Burberry just announced the re-opening of its store in the Omotesando district in Tokyo on September 5, 2009. The store's design concept was developed by Burberry Creative Director Christopher Bailey.

The Omotesando District epitomizes the clash between architecture and fashion. Many luxury-good brands such as Chanel, Louis Vuitton, Prada, and Tod's have flagship stores in Omotesando. The Prada store, for example, was designed by architects of the famous Swiss firm, Herzog & de Meuron. The Prada store is a six-story, glass building with sharp angles, but also "bubble-like", diamond-shaped window panes. Architects of this building have said that when fashion and architecture meet, it "encourages the meshing of consumption and culture"... Many people around the world visit Omotesando not to shop, but to view the building designs.


Prada
image source: chosun

Louis Vuitton
image source: designboom

Tod's

Architectural Fashion, defined

Architectural fashion relates to how designers manipulate fabrics and handle them with a more engineered and structural mindset. Architectural fashion involves the use of fabric as "building materials" to create angular shapes, undulating layers, etc. It is all about structure, shape, and form and designers are concerned with creating 3-D elements to clothes.




image source: atelier-ad

These looks seem far from practical, and none of us would be seen walking around campus in these outfits, yet alone on a special night. But these looks show that architecture in fashion design is all about the process of how an outfit is made and how it is interpreted by a third-party viewer.

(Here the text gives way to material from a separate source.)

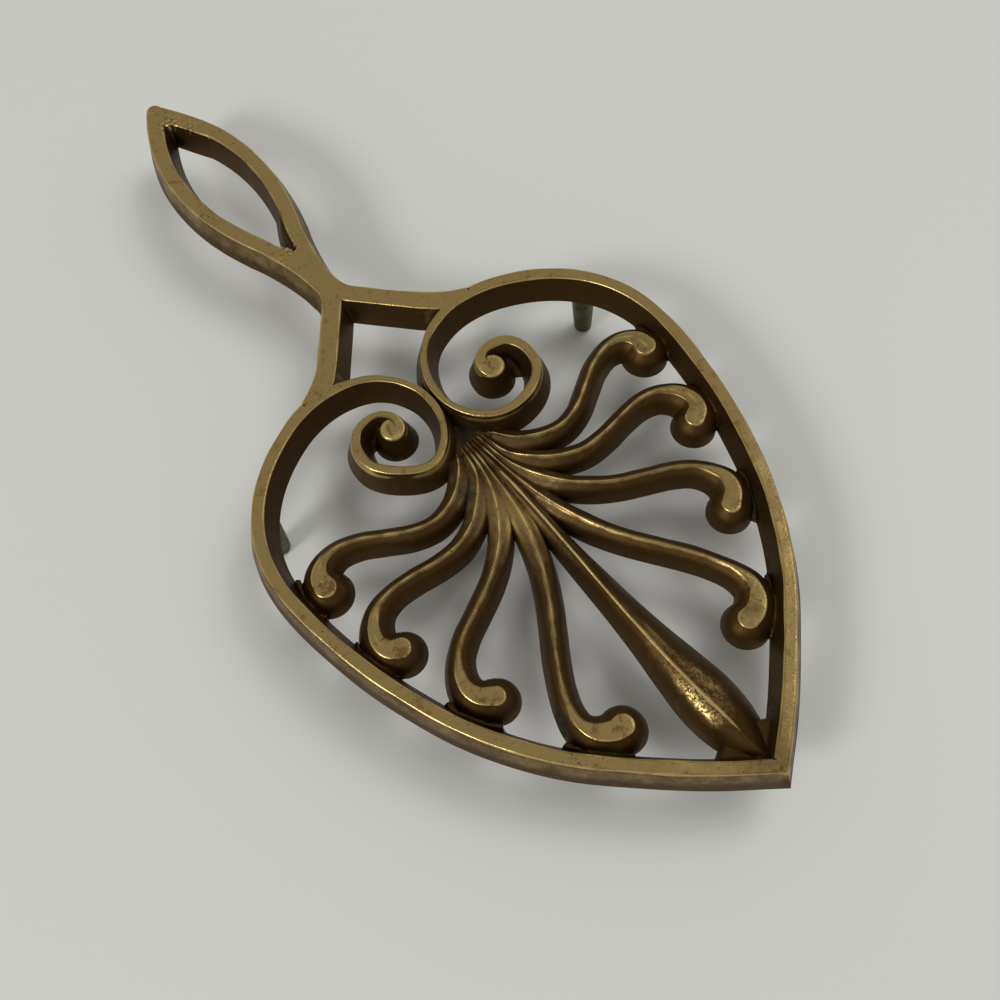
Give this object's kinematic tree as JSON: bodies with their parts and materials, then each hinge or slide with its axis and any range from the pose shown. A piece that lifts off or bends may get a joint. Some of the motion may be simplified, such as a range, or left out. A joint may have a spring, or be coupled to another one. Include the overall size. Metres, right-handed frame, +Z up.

Many famous designers have stated that they get inspiration from buildings. Derek Lam talked about Frank Gehry's IAC building in NYC that he saw every day while going to work as giving him inspiration for one of his fall collections. Pierre Balmain (1914-1982), the founder and former head designer of House of Balmain, and Gianfranco Ferré (1944-2007) were both known to be fathers of architectural fashion, incorporating structured elements into their clothes and stressing the actual construction of dresses. These two designers also held degrees in architecture.